▶ Short problem: Write out every record below exactly as it appears.
[Start Task data]
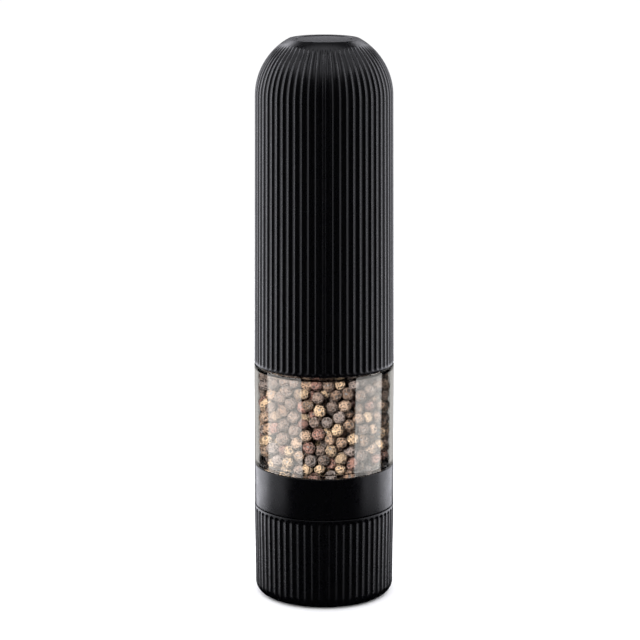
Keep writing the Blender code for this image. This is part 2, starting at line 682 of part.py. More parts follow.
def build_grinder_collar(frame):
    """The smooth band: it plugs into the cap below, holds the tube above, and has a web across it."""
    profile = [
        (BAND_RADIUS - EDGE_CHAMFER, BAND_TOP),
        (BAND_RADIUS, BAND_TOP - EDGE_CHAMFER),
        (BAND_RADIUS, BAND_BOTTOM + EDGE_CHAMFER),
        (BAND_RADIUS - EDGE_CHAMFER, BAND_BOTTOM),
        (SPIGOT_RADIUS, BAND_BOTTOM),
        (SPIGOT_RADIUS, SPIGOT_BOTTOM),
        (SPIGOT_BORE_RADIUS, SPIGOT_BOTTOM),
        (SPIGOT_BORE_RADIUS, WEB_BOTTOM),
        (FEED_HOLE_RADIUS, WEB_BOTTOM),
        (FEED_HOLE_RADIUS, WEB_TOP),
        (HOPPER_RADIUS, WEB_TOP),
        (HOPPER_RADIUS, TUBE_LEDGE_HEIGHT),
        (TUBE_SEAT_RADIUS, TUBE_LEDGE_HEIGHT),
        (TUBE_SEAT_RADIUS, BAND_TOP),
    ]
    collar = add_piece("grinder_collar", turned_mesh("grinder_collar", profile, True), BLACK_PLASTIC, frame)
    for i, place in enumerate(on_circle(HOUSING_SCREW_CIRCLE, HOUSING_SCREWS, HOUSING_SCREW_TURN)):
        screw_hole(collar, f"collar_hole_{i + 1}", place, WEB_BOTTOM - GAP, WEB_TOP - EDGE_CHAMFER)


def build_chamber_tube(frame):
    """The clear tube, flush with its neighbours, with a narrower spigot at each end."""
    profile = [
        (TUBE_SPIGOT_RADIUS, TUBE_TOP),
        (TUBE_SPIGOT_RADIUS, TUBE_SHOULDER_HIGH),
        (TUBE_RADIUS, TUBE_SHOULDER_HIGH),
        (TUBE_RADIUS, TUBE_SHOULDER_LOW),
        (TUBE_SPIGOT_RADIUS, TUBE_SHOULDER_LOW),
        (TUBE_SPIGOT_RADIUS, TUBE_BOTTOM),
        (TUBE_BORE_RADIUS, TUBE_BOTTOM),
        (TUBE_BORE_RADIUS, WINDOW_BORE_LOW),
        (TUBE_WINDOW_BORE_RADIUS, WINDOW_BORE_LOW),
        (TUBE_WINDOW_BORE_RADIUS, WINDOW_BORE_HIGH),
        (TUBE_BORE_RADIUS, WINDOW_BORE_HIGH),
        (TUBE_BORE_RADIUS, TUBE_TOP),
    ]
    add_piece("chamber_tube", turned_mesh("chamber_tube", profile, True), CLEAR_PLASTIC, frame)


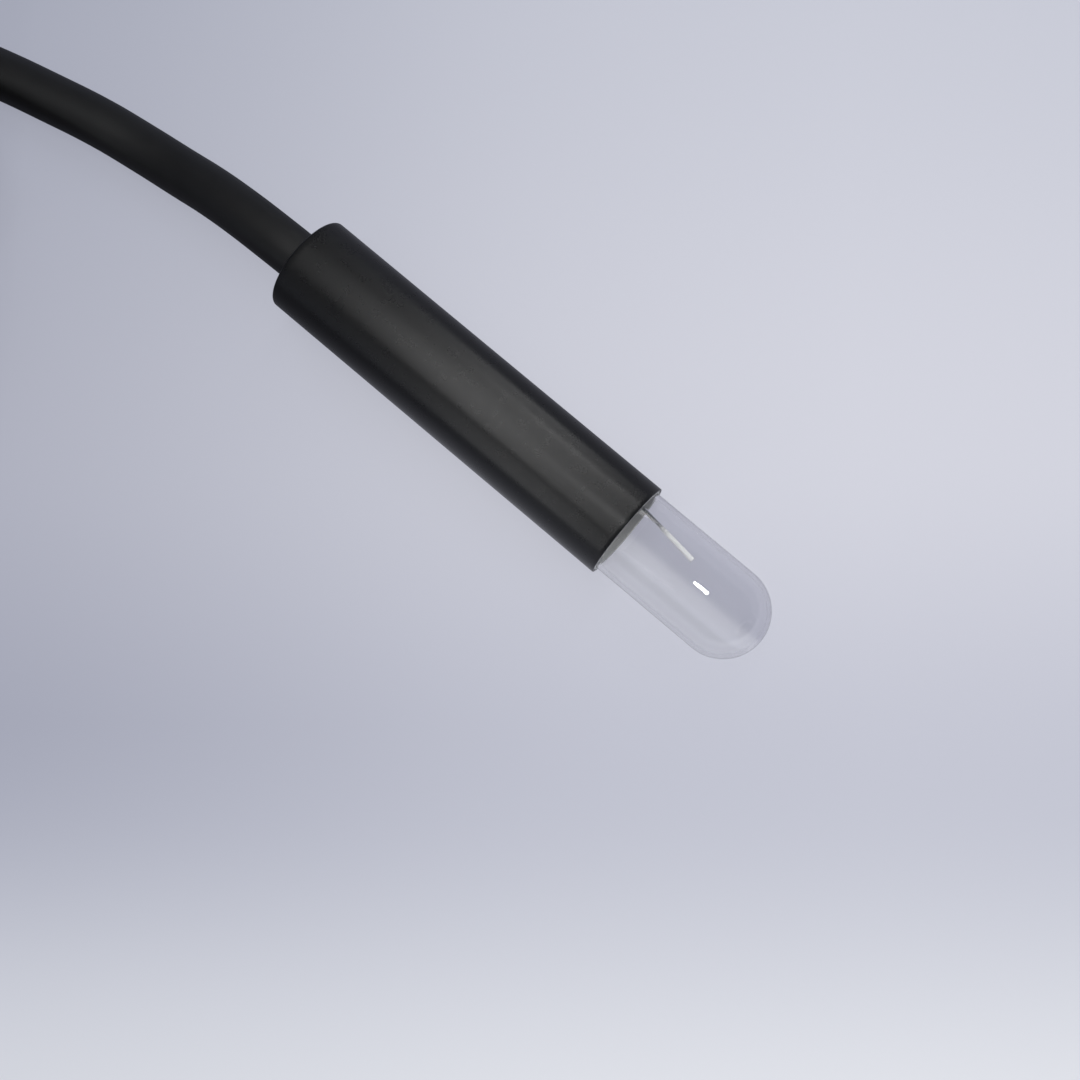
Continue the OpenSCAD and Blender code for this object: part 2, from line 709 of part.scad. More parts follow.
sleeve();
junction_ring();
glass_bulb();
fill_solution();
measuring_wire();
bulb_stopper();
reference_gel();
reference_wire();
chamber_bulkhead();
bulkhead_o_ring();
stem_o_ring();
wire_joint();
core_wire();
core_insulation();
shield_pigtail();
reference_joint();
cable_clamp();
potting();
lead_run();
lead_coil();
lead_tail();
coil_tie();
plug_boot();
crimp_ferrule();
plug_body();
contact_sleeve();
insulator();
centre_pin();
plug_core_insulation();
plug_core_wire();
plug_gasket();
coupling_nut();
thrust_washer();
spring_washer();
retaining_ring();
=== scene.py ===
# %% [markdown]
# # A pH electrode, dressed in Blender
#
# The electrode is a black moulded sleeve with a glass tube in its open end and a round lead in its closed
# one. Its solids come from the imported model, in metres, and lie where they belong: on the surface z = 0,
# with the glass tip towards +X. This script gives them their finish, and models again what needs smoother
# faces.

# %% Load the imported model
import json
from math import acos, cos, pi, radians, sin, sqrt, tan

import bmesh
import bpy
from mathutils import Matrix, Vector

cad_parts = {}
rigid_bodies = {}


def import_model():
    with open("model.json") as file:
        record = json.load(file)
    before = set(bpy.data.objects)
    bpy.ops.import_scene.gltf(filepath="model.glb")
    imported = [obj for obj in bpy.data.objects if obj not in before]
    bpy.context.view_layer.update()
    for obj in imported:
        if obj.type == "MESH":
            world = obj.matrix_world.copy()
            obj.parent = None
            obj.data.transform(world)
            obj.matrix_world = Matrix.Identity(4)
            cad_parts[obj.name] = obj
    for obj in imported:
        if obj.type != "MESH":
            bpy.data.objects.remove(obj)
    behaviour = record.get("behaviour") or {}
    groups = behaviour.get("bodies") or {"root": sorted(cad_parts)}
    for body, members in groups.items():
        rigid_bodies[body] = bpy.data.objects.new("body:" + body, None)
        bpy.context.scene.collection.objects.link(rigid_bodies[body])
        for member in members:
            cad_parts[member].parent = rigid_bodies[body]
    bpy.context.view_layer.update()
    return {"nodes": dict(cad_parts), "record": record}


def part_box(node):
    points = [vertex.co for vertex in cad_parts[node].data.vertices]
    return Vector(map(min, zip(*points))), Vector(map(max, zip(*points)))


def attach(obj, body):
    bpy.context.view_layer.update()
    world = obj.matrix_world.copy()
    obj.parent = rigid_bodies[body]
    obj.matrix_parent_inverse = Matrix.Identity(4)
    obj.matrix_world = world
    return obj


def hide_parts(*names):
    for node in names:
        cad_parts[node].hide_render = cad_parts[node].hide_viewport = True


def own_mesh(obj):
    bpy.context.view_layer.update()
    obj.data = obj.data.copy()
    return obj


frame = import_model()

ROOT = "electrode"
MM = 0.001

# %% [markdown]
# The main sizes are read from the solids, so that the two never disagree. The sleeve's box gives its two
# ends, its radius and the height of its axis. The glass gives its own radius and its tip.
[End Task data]
▶ Result of the task:
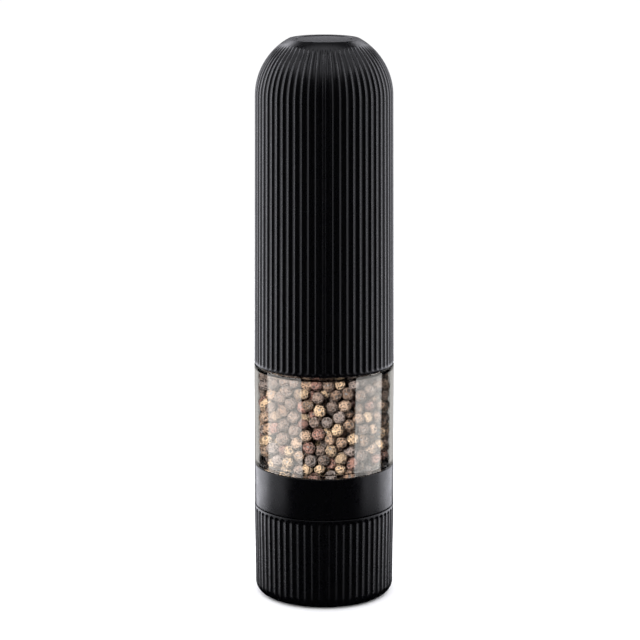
Keep writing the Blender code for this image. This is part 2, starting at line 682 of part.py. More parts follow.
def build_grinder_collar(frame):
    """The smooth band: it plugs into the cap below, holds the tube above, and has a web across it."""
    profile = [
        (BAND_RADIUS - EDGE_CHAMFER, BAND_TOP),
        (BAND_RADIUS, BAND_TOP - EDGE_CHAMFER),
        (BAND_RADIUS, BAND_BOTTOM + EDGE_CHAMFER),
        (BAND_RADIUS - EDGE_CHAMFER, BAND_BOTTOM),
        (SPIGOT_RADIUS, BAND_BOTTOM),
        (SPIGOT_RADIUS, SPIGOT_BOTTOM),
        (SPIGOT_BORE_RADIUS, SPIGOT_BOTTOM),
        (SPIGOT_BORE_RADIUS, WEB_BOTTOM),
        (FEED_HOLE_RADIUS, WEB_BOTTOM),
        (FEED_HOLE_RADIUS, WEB_TOP),
        (HOPPER_RADIUS, WEB_TOP),
        (HOPPER_RADIUS, TUBE_LEDGE_HEIGHT),
        (TUBE_SEAT_RADIUS, TUBE_LEDGE_HEIGHT),
        (TUBE_SEAT_RADIUS, BAND_TOP),
    ]
    collar = add_piece("grinder_collar", turned_mesh("grinder_collar", profile, True), BLACK_PLASTIC, frame)
    for i, place in enumerate(on_circle(HOUSING_SCREW_CIRCLE, HOUSING_SCREWS, HOUSING_SCREW_TURN)):
        screw_hole(collar, f"collar_hole_{i + 1}", place, WEB_BOTTOM - GAP, WEB_TOP - EDGE_CHAMFER)


def build_chamber_tube(frame):
    """The clear tube, flush with its neighbours, with a narrower spigot at each end."""
    profile = [
        (TUBE_SPIGOT_RADIUS, TUBE_TOP),
        (TUBE_SPIGOT_RADIUS, TUBE_SHOULDER_HIGH),
        (TUBE_RADIUS, TUBE_SHOULDER_HIGH),
        (TUBE_RADIUS, TUBE_SHOULDER_LOW),
        (TUBE_SPIGOT_RADIUS, TUBE_SHOULDER_LOW),
        (TUBE_SPIGOT_RADIUS, TUBE_BOTTOM),
        (TUBE_BORE_RADIUS, TUBE_BOTTOM),
        (TUBE_BORE_RADIUS, WINDOW_BORE_LOW),
        (TUBE_WINDOW_BORE_RADIUS, WINDOW_BORE_LOW),
        (TUBE_WINDOW_BORE_RADIUS, WINDOW_BORE_HIGH),
        (TUBE_BORE_RADIUS, WINDOW_BORE_HIGH),
        (TUBE_BORE_RADIUS, TUBE_TOP),
    ]
    add_piece("chamber_tube", turned_mesh("chamber_tube", profile, True), CLEAR_PLASTIC, frame)


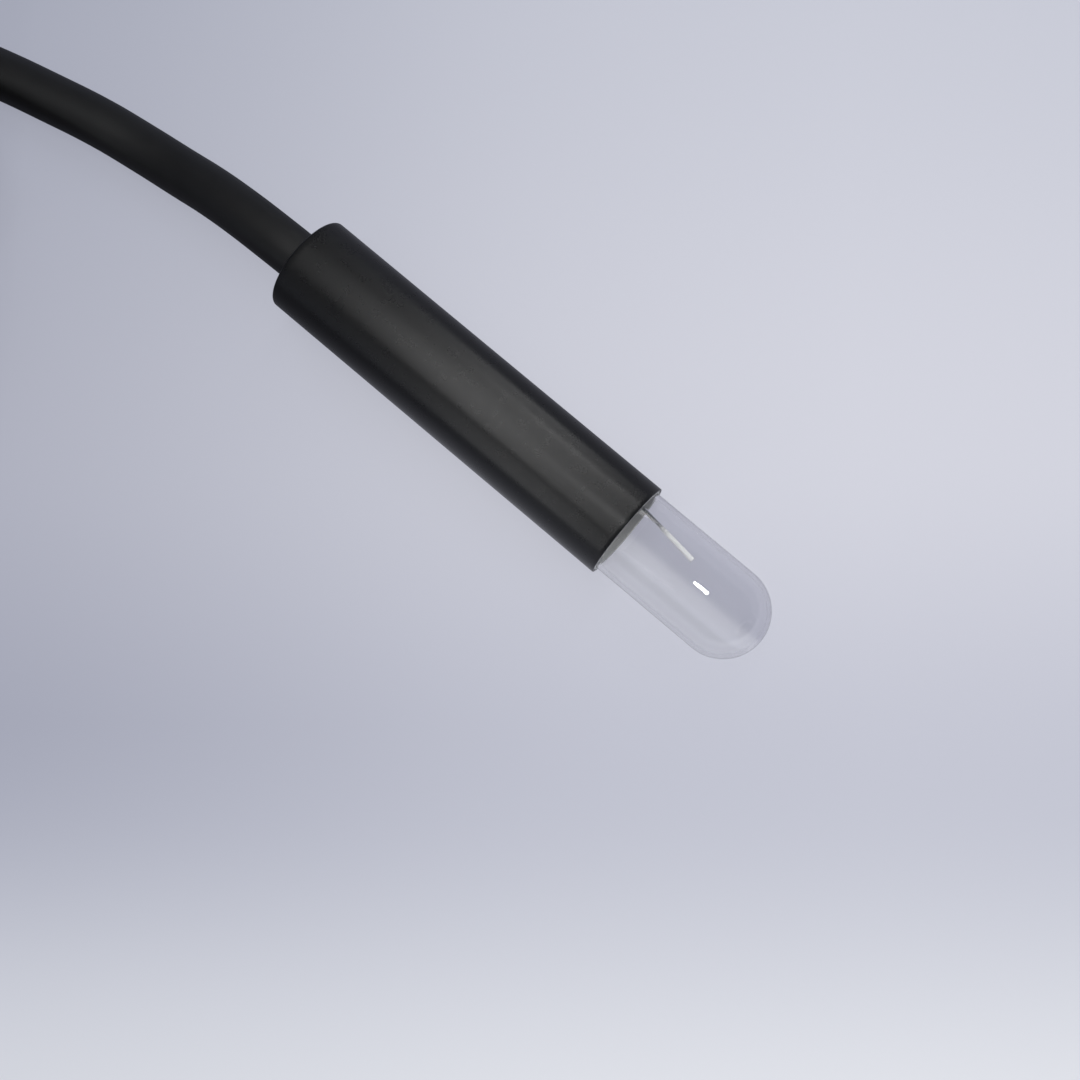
Continue the OpenSCAD and Blender code for this object: part 2, from line 709 of part.scad. More parts follow.
sleeve();
junction_ring();
glass_bulb();
fill_solution();
measuring_wire();
bulb_stopper();
reference_gel();
reference_wire();
chamber_bulkhead();
bulkhead_o_ring();
stem_o_ring();
wire_joint();
core_wire();
core_insulation();
shield_pigtail();
reference_joint();
cable_clamp();
potting();
lead_run();
lead_coil();
lead_tail();
coil_tie();
plug_boot();
crimp_ferrule();
plug_body();
contact_sleeve();
insulator();
centre_pin();
plug_core_insulation();
plug_core_wire();
plug_gasket();
coupling_nut();
thrust_washer();
spring_washer();
retaining_ring();
=== scene.py ===
# %% [markdown]
# # A pH electrode, dressed in Blender
#
# The electrode is a black moulded sleeve with a glass tube in its open end and a round lead in its closed
# one. Its solids come from the imported model, in metres, and lie where they belong: on the surface z = 0,
# with the glass tip towards +X. This script gives them their finish, and models again what needs smoother
# faces.

# %% Load the imported model
import json
from math import acos, cos, pi, radians, sin, sqrt, tan

import bmesh
import bpy
from mathutils import Matrix, Vector

cad_parts = {}
rigid_bodies = {}


def import_model():
    with open("model.json") as file:
        record = json.load(file)
    before = set(bpy.data.objects)
    bpy.ops.import_scene.gltf(filepath="model.glb")
    imported = [obj for obj in bpy.data.objects if obj not in before]
    bpy.context.view_layer.update()
    for obj in imported:
        if obj.type == "MESH":
            world = obj.matrix_world.copy()
            obj.parent = None
            obj.data.transform(world)
            obj.matrix_world = Matrix.Identity(4)
            cad_parts[obj.name] = obj
    for obj in imported:
        if obj.type != "MESH":
            bpy.data.objects.remove(obj)
    behaviour = record.get("behaviour") or {}
    groups = behaviour.get("bodies") or {"root": sorted(cad_parts)}
    for body, members in groups.items():
        rigid_bodies[body] = bpy.data.objects.new("body:" + body, None)
        bpy.context.scene.collection.objects.link(rigid_bodies[body])
        for member in members:
            cad_parts[member].parent = rigid_bodies[body]
    bpy.context.view_layer.update()
    return {"nodes": dict(cad_parts), "record": record}


def part_box(node):
    points = [vertex.co for vertex in cad_parts[node].data.vertices]
    return Vector(map(min, zip(*points))), Vector(map(max, zip(*points)))


def attach(obj, body):
    bpy.context.view_layer.update()
    world = obj.matrix_world.copy()
    obj.parent = rigid_bodies[body]
    obj.matrix_parent_inverse = Matrix.Identity(4)
    obj.matrix_world = world
    return obj


def hide_parts(*names):
    for node in names:
        cad_parts[node].hide_render = cad_parts[node].hide_viewport = True


def own_mesh(obj):
    bpy.context.view_layer.update()
    obj.data = obj.data.copy()
    return obj


frame = import_model()

ROOT = "electrode"
MM = 0.001

# %% [markdown]
# The main sizes are read from the solids, so that the two never disagree. The sleeve's box gives its two
# ends, its radius and the height of its axis. The glass gives its own radius and its tip.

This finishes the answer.